Gouvernement Fillon : où sont les aînés?
A mal nommer les choses, on rajoute de la misère au monde, disait Camus. Ne pas nommer du tout c'est nier le sujet, nier les personnes, nier les réalités. Or, la nouvelle équipe gouvernementale se caractérise par l'absence de toute référence aux personnes âgées (ou aux aînés ou aux vieux, comme on voudra). Nous disposons d'une ministre de plein exercice pour le sport, d'une secrétaire d'Etat pour la jeunesse mais rien pour la question des ainés et de l'intergénération. Cherchez l'erreur !
Pourtant, nous sortons d'une longue séquence sur les retraites où l'allongement de la vie et la hausse du nombre de seniors fut constamment mise en avant par le gouvernement. Sous un angle systématiquement négatif et dramatisé.... Rappelons aussi que lors de la campagne présidentielle de 2007, le candidat Sarkozy s'était engagé à proposer des mesures en faveur de la prise en charge collective de la perte d'autonomie...
Faut-il rappeler que les plus de 60 ans sont passé de 9 millions de personnes avant 1980, à 14 millions aujourd'hui, avant de compter pour plus de 17 millions en 2020 ? Faut-il rappeler que les plus de 85 ans seront en 2050, quatre fois plus nombreux qu'aujourd'hui ? On ne peut construire une France d'avenir dans prendre en compte la question senior, non pour se faire peur mais pour répondre aux enjeux, prévoir les moyens nécessaires et accompagner les personnes dans leur " troisième mi-temps " de vie.
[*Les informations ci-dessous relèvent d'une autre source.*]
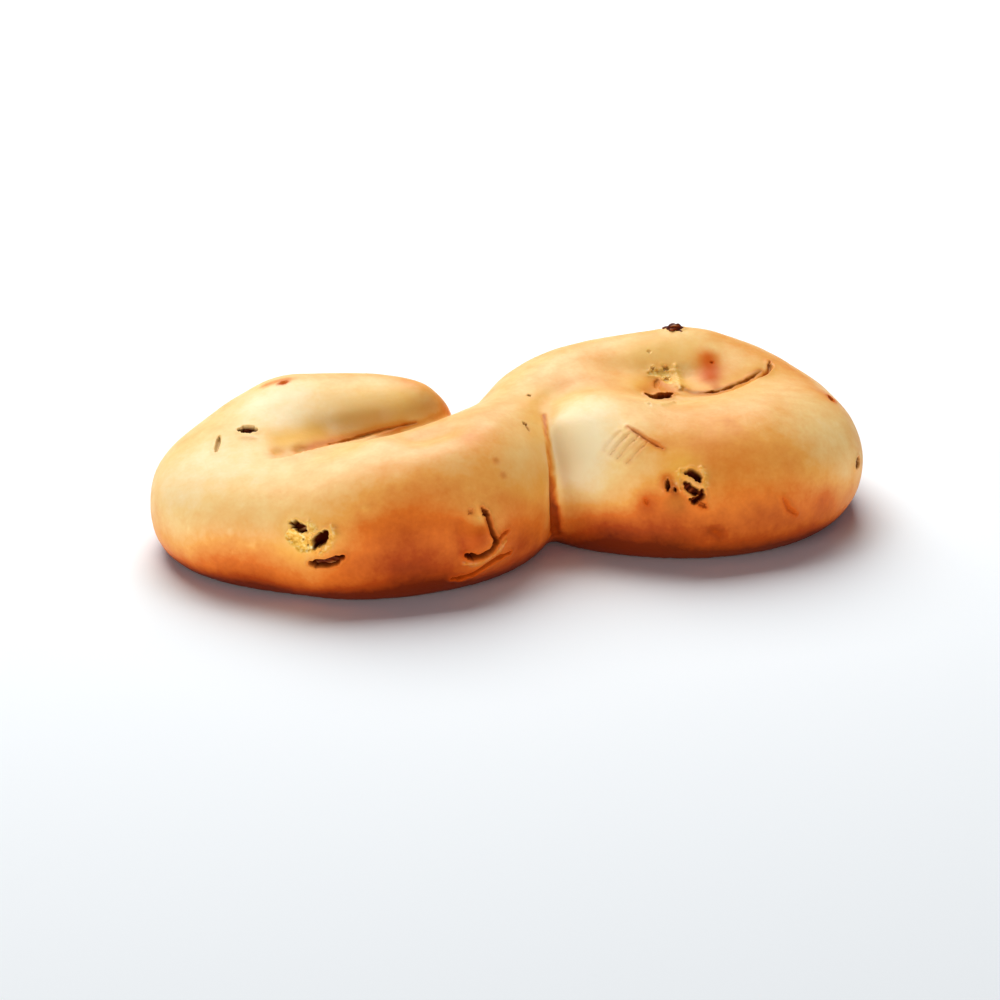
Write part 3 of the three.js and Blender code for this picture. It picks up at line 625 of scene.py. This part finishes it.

La révolution démographique, pour peu que l'on sache y faire face et faire évoluer les représentations, n'est pas un risque mais bien une chance. Elle oblige à penser une société plus douce à vivre pour l'ensemble des personnes en situation de vulnérabilité : petites enfance, jeunes en ruptures scolaires, personnes âgées, handicapées, fragiles psychologiquement... Mais la compréhension des enjeux de la seniorisation de la société conduit aussi à repenser les hiérarchies des métiers pour valoriser, c'est-à-dire mieux payer et mieux former, celles et ceux qui au quotidien accompagnent avec bienveillance, prennent soin avec compétence, des personnes en fragilité. Le rôle d'un ministère devrait aussi être d'accompagner les formes multiples de solidarité pratiqués par les aînés auprès de l'ensemble des générations. Faut-il ainsi passer sous silence ces 4 millions de personnes, dont une majorité d'âgées, qui pratiquent le don de soi par l'accompagnement bénévole à des personnes très vieillissantes ou touchées par des maladies chroniques ? Faut-il oublier ces millions de plus de 60 ans, considérés comme des " inactifs " mais animent les associations, viennent accompagner et soutenir des enfants, des jeunes et des adultes dans leur apprentissage ou leur vie quotidienne ? Ils montrent qu'il n'y a pas de fatalité à l'égoïsme social et qu'une société ne se résume pas à des actifs en bonne santé passant leur vie à consommer.
Pour autant, dans son intervention télévisée, le président de la République a largement évoqué la question du " 5ème risque ". Les mots ayant de l'importance, je crois qu'il est préférable de parler de " 5ème pilier de la sécurité sociale " ou encore " nouvelle élargissement de la protection sociale ", car cela permet d'inscrire dans un mouvement plus large, dans une progression sociale. Car cette question, centrale, symbolise le contenu que nous voulons collectivement donner à la solidarité avec les plus âgées, avec les plus fragiles, avec ceux qui sont en situation de handicap.
L'enjeu est assez simple : le prendre soin des plus âgés relève-t-il d'une démarche individuelle ou de la solidarité collective ? Dans le premier cas, il s'agit de proposer une démarche fondée sur l'assurance individuelle pour se garder du " risque dépendance ". Dans l'autre, on refuse le terme de dépendance, car la société est justement l'organisation de nos interdépendances, au profit de la " perte d'autonomie " et on y répond par une démarche collective. Il s'agit alors que les plus fragiles économiquement ne se voient pas appliquer la double peine lorsqu'ils se retrouvent en situation de forte perte d'autonomie.
Ce n'est pas un débat technique qui nous attends, mais bien un débat de société. Un débat de société qui posera d'abord la question des solidarités intergénérationnelles. Nous y reviendrons.